Problem requirements: Collect every line below that contains the word "from".

Information shown:
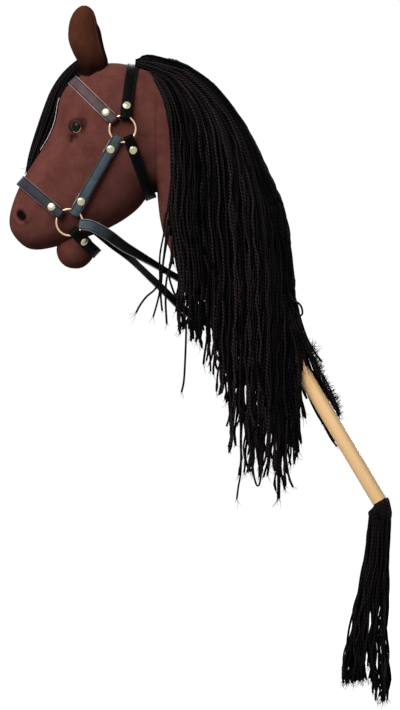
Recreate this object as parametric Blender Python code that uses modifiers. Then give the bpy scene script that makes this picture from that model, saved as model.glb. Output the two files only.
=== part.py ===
"""A hobby horse: a stuffed suede head on a wooden stick, with halter, reins, yarn mane and tail.

Units are metres, +Z is up, and the horse looks along -X. The origin is on the stick's axis, at the
middle of the rider's grip. The halter, the ears and the rings are alike on both sides of the plane
y = 0, and "left" is the horse's own left, at -Y.
"""
from collections import namedtuple
from math import asin, atan2, copysign, cos, pi, radians, sin, sqrt

import bmesh
import bpy
from mathutils import Matrix, Vector
from mathutils.bvhtree import BVHTree

for old in list(bpy.data.objects):
    bpy.data.objects.remove(old, do_unlink=True)

MM = 0.001

# Clearances
TOUCH_GAP = 0.3 * MM            # between two pieces that rest on each other
RING_PLAY = 0.4 * MM            # between a strap's fold and the wire of its ring
POST_PLAY = 0.3 * MM            # between a post or screw and its hole
STUFFING_GAP = 0.7 * MM         # between the cover and the stuffing

# Stick
STICK_DIAMETER = 22 * MM
STICK_LEAN = radians(30.8)      # from plumb, with the head end forward
GRIP_TO_END = 110 * MM          # from the grip down to the lower end
GRIP_TO_HEM = 123 * MM          # from the grip up to the neck's hem
STICK_INSIDE = 335 * MM         # length hidden in the neck
STICK_CHAMFER = 1.2 * MM

# Cover and stuffing
SUEDE_THICKNESS = 1.2 * MM
STUFFING_ABOVE_HEM = 42 * MM
HEAD_HEIGHT = 421.4 * MM        # the head's own centre, along the stick from the hem
HEAD_FORWARD = 18.2 * MM        # the same, forward of the stick's axis
HEAD_DROOP = radians(42.2)      # the head's axis below the horizontal

# Halter
STRAP_WIDTH = 16.5 * MM
CHIN_STRAP_WIDTH = 16.5 * MM
THROAT_STRAP_WIDTH = 16.5 * MM
STRAP_THICKNESS = 1.6 * MM
STRAP_FACET = 0.2 * MM          # how far a strap's flat facets may cut inside its true bend
FOLD_NARROWING = 1 * MM         # taken off each edge of a strap where it goes round a ring
RING_WIRE = 3 * MM
RING_OUTER_DIAMETER = 41 * MM
RIVET_FROM_RING = 34 * MM       # from the ring's centre
FOLD_LENGTH = 43 * MM           # how far a strap's folded end reaches from the ring's centre
RIVET_CAP_DIAMETER = 12.5 * MM
RIVET_CAP_HEIGHT = 2.6 * MM
RIVET_POST_DIAMETER = 4 * MM
RIVET_FOOT_DIAMETER = 8 * MM
RIVET_FOOT_THICKNESS = 0.6 * MM

# Eyes
EYE_DIAMETER = 14 * MM
EYE_DOME = 5 * MM
EYE_POST_DIAMETER = 5 * MM
EYE_POST_LENGTH = 11 * MM
EYE_WASHER_DIAMETER = 15 * MM
EYE_WASHER_THICKNESS = 1.5 * MM

# Trim
BLAZE_WIDTH = 14 * MM
BLAZE_THICKNESS = 0.8 * MM
TAPE_WIDTH = 16 * MM
TAPE_THICKNESS = 1 * MM
TIE_HEIGHT = 5 * MM
TIE_THICKNESS = 1.4 * MM
TIE_ABOVE_HEM = 9 * MM
EAR_THICKNESS = 2.4 * MM
EAR_LINING_THICKNESS = 1.2 * MM
LIP_LENGTH = 55 * MM
LIP_HEIGHT = 55 * MM
LIP_WIDTH = 56 * MM

# Yarn
MANE_THICKNESS = 13 * MM
MANE_LIFT = 6 * MM              # room under the mane for the reins
TAIL_KNOT_RADIUS = 9.5 * MM
TAIL_KNOT_DROP = 10 * MM        # from the stick's end to the middle of the knot
TAIL_PLAY = 0.6 * MM
SCREW_DIAMETER = 4 * MM
SCREW_HEAD_DIAMETER = 8 * MM
SCREW_LENGTH = 38 * MM

STICK_RADIUS = STICK_DIAMETER / 2
RING_RADIUS = (RING_OUTER_DIAMETER - RING_WIRE) / 2
FOLD_RADIUS = RING_WIRE / 2 + RING_PLAY + STRAP_THICKNESS / 2

Y_AXIS = Vector((0, 1, 0))
UP_STICK = Vector((-sin(STICK_LEAN), 0, cos(STICK_LEAN)))
FORWARD = Vector((-cos(STICK_LEAN), 0, -sin(STICK_LEAN)))
MUZZLEWARD = Vector((-cos(HEAD_DROOP), 0, -sin(HEAD_DROOP)))
JAWWARD = Vector((sin(HEAD_DROOP), 0, -cos(HEAD_DROOP)))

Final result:
Recreate this object as parametric Blender Python code that uses modifiers. Then give the bpy scene script that makes this picture from that model, saved as model.glb. Output the two files only.
from collections import namedtuple
from math import asin, atan2, copysign, cos, pi, radians, sin, sqrt
from mathutils import Matrix, Vector
from mathutils.bvhtree import BVHTree
STICK_LEAN = radians(30.8)      # from plumb, with the head end forward
GRIP_TO_END = 110 * MM          # from the grip down to the lower end
GRIP_TO_HEM = 123 * MM          # from the grip up to the neck's hem
HEAD_HEIGHT = 421.4 * MM        # the head's own centre, along the stick from the hem
RIVET_FROM_RING = 34 * MM       # from the ring's centre
FOLD_LENGTH = 43 * MM           # how far a strap's folded end reaches from the ring's centre
TAIL_KNOT_DROP = 10 * MM        # from the stick's end to the middle of the knot